══ Material

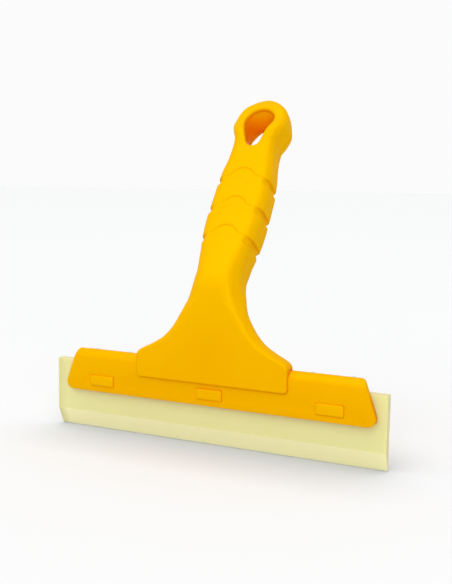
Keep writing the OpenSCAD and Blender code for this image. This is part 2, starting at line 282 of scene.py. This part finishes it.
class Nodes:
    """A material's node tree, built by short calls."""

    def __init__(self, name):
        self.mat = bpy.data.materials.new(name)
        self.mat.use_nodes = True
        self.tree = self.mat.node_tree
        self.bsdf = self.tree.nodes["Principled BSDF"]
        coord = self.tree.nodes.new("ShaderNodeTexCoord")
        self.place, self.normal = coord.outputs["Object"], coord.outputs["Normal"]

    def add(self, kind, links=None, **values):
        node = self.tree.nodes.new("ShaderNode" + kind)
        for key, value in values.items():
            if hasattr(node, key):
                setattr(node, key, value)
            else:
                node.inputs[key].default_value = value
        for key, source in (links or {}).items():
            self.tree.links.new(source, node.inputs[key])
        return node

    def noise(self, scale, detail=3, roughness=0.5):
        return self.add("TexNoise", {"Vector": self.place}, Scale=scale, Detail=detail,
                        Roughness=roughness).outputs["Fac"]

    def span(self, source, low, high, start=0.0, end=1.0):
        """Maps start to low and end to high."""
        node = self.add("MapRange", {"Value": source})
        for key, value in (("From Min", start), ("From Max", end), ("To Min", low), ("To Max", high)):
            node.inputs[key].default_value = value
        return node.outputs["Result"]

    def mix(self, fac, a, b):
        """Goes from a to b, each a colour or a socket."""
        node = self.add("MixRGB", {"Fac": fac})
        for key, value in (("Color1", a), ("Color2", b)):
            if hasattr(value, "node"):
                self.tree.links.new(value, node.inputs[key])
            else:
                node.inputs[key].default_value = (*value, 1)
        return node.outputs["Color"]

    def axis(self, source, name):
        return self.add("SeparateXYZ", {"Vector": source}).outputs[name]

    def shaded(self, distance):
        return self.add("AmbientOcclusion", Distance=distance, samples=AO_SAMPLES).outputs["AO"]

    def feed(self, key, source):
        self.tree.links.new(source, self.bsdf.inputs[key])

    def fix(self, **values):
        """Sets sockets of the shader that have one value all over."""
        for key, value in values.items():
            self.bsdf.inputs[key.replace("_", " ")].default_value = value

    def bump(self, height, strength, distance):
        node = self.add("Bump", {"Height": height}, Strength=strength, Distance=distance)
        self.tree.links.new(node.outputs["Normal"], self.bsdf.inputs["Normal"])


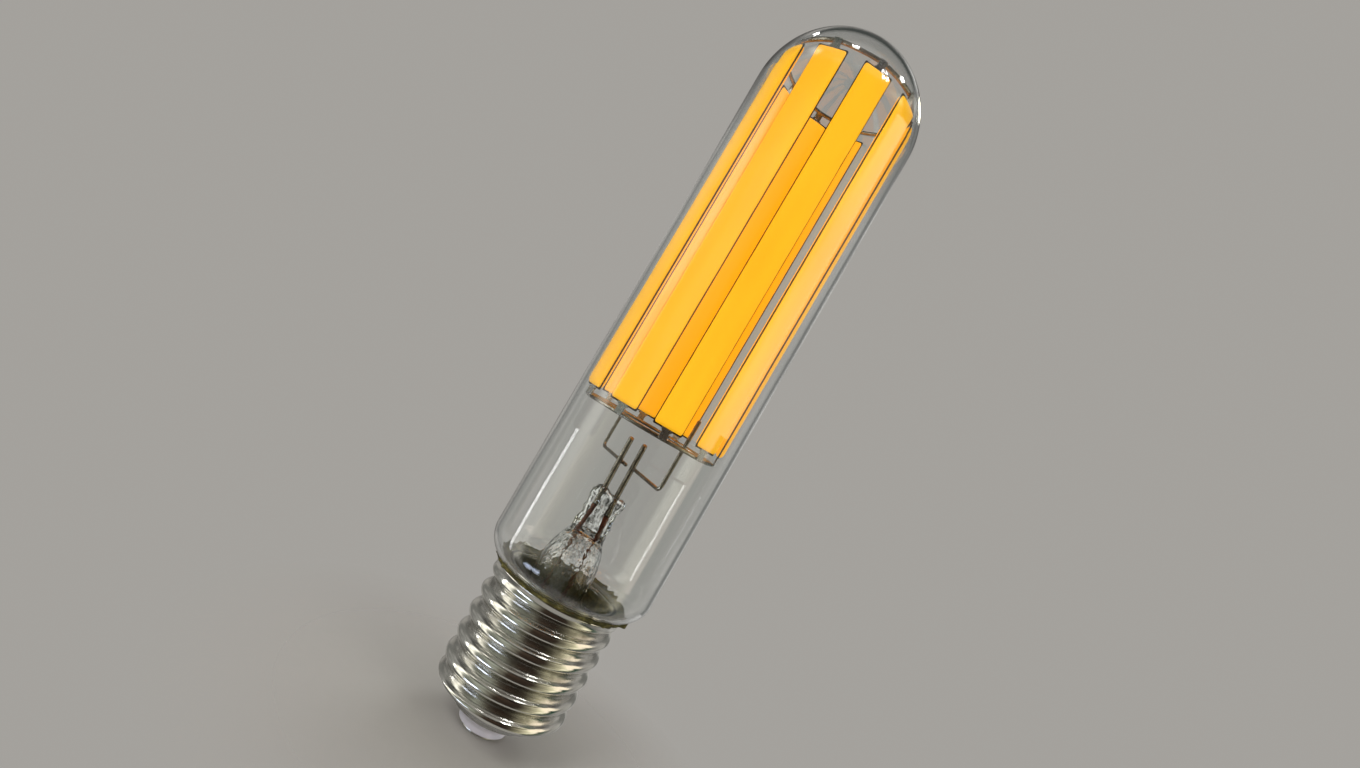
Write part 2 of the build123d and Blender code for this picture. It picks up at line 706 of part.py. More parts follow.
def fuse_resistor():
    body = Cylinder(FUSE_R, FUSE_LENGTH, align=FROM_BELOW)
    body = fillet(body.edges().filter_by(GeomType.CIRCLE), PACKAGE_EDGE)
    return standing(body, (0, 0), fuse_low_z())


def insulating_sleeve():
    """The sleeve over the fuse resistor, standing on the board round the wire hole."""
    inner = FUSE_R + SLEEVE_GAP
    outer = inner + SLEEVE_WALL
    top = fuse_low_z() + FUSE_LENGTH + SLEEVE_PAST_FUSE
    return turned([(inner, BOARD_TOP_Z), (outer, BOARD_TOP_Z), (outer, top), (inner, top)])


def contact_wire():
    low = CONTACT_THICKNESS + CONTACT_HUB_HEIGHT
    return rod((0, 0, low), (0, 0, fuse_low_z()), HOOKUP_WIRE_R)


def shell_wire():
    """From the board out to the shell's inner wall, which it runs up beside."""
    wall_r = THREAD_ROOT_R - SHEET - HOOKUP_WIRE_R - LOOSE
    low = BOARD_TOP_Z
    points = [
        polar(SHELL_WIRE_AT_R, 90, low),
        polar(SHELL_WIRE_AT_R, 90, low + SHELL_WIRE_RISE),
        polar(wall_r, 90, low + SHELL_WIRE_RISE * 2),
        polar(wall_r, 90, low + SHELL_WIRE_RISE * 2 + SHELL_WIRE_RUN),
    ]
    return bent_wire(points, HOOKUP_WIRE_R, HOOKUP_BEND_R)


def build_parts():
    parts = {
        "glass_envelope": glass_envelope(),
        "cap_shell": cap_shell(),
        "cap_insulator": cap_insulator(),
        "end_contact": end_contact(),
        "cap_cement": cap_cement(),
        "stem_glass": stem_glass(),
        "exhaust_tube": exhaust_tube(),
        "lower_ring_front": lower_ring(0),
        "lower_ring_back": lower_ring(1),
        "upper_ring": upper_ring(),
        "feed_wire_front": feed_wire_front(),
        "feed_wire_back": feed_wire_back(),
        "led_chips": led_chips(),
        "driver_board": driver_board(),
        "smoothing_capacitor": smoothing_capacitor(),
        "inductor_core": inductor(),
        "inductor_winding": inductor_winding(),
        "bridge_rectifier": package(BRIDGE_SIZE, BRIDGE_AT),
        "driver_chip": package(CHIP_PACKAGE_SIZE, CHIP_PACKAGE_AT),
        "fuse_resistor": fuse_resistor(),
        "insulating_sleeve": insulating_sleeve(),
        "contact_wire": contact_wire(),
        "shell_wire": shell_wire(),
    }
    for side, name in ((-1, "left"), (1, "right")):
        parts[f"lead_wire_{name}"] = lead_wire(side)
        parts[f"seal_wire_{name}"] = seal_wire(side)
        parts[f"outer_lead_{name}"] = outer_lead(side)
    for number in range(1, FILAMENT_COUNT + 1):
        parts[f"filament_{number:02d}_substrate"] = filament_substrate(number)
        parts[f"filament_{number:02d}_phosphor"] = filament_phosphor(number)
        parts[f"filament_{number:02d}_tabs"] = filament_tabs(number)
    return parts


os.makedirs("parts", exist_ok=True)
for part_name, shape in build_parts().items():
    export_step(shape, f"parts/{part_name}.step")
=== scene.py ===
"""A clear tubular LED filament lamp on a large screw cap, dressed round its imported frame.

Sizes are in millimetres, as on the lamp's drawing, and every mesh is made in metres.
Angles round the lamp are counted from -Y towards +X.
"""

import logging
import math
from dataclasses import dataclass
from enum import Enum
from typing import Callable, Sequence

import bmesh
import bpy
from mathutils import Matrix, Quaternion, Vector, noise


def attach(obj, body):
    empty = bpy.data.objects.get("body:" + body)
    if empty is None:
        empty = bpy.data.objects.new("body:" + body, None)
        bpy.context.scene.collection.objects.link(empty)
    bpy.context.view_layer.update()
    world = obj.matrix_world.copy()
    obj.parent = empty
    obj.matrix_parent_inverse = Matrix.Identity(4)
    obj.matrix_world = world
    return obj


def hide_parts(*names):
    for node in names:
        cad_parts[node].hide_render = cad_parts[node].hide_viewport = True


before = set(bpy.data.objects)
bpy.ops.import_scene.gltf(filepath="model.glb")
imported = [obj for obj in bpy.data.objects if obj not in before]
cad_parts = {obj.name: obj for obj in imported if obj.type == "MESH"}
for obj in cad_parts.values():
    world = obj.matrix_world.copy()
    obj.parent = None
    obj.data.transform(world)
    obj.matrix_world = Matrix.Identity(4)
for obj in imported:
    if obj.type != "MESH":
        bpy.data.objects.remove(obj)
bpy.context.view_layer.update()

MM = 0.001
BODY = "root"

log = logging.getLogger("lamp")

Point = tuple[float, float, float]
Spot = tuple[float, float]
Rows = tuple[tuple[float, ...], ...]
Amount = float | bpy.types.NodeSocket
Tint = Point | bpy.types.NodeSocket
BEND_STEPS = 8  # round a wire's bend
RUN_STEPS = 6  # up a straight run of an outline


# Plain geometry


def polar(radius: float, degrees: float, z: float = 0.0) -> Point:
    """A point at a radius and an angle from -Y towards +X."""
    angle = math.radians(degrees)
    return (radius * math.sin(angle), -radius * math.cos(angle), z)


def fade(low: float, high: float, value: float) -> float:
    """A smooth step."""
    share = min(1.0, max(0.0, (value - low) / (high - low)))
    return share * share * (3.0 - 2.0 * share)


def soft_min(first: float, second: float, blend: float) -> float:
    """The lesser of two values, with the corner between them rounded."""
    share = max(blend - abs(first - second), 0.0) / blend
    return min(first, second) - share * share * blend / 4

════

→ What is needed
Copy each line in the data that holds the word "Identity".

→ Task solution
    obj.matrix_parent_inverse = Matrix.Identity(4)
    obj.matrix_world = Matrix.Identity(4)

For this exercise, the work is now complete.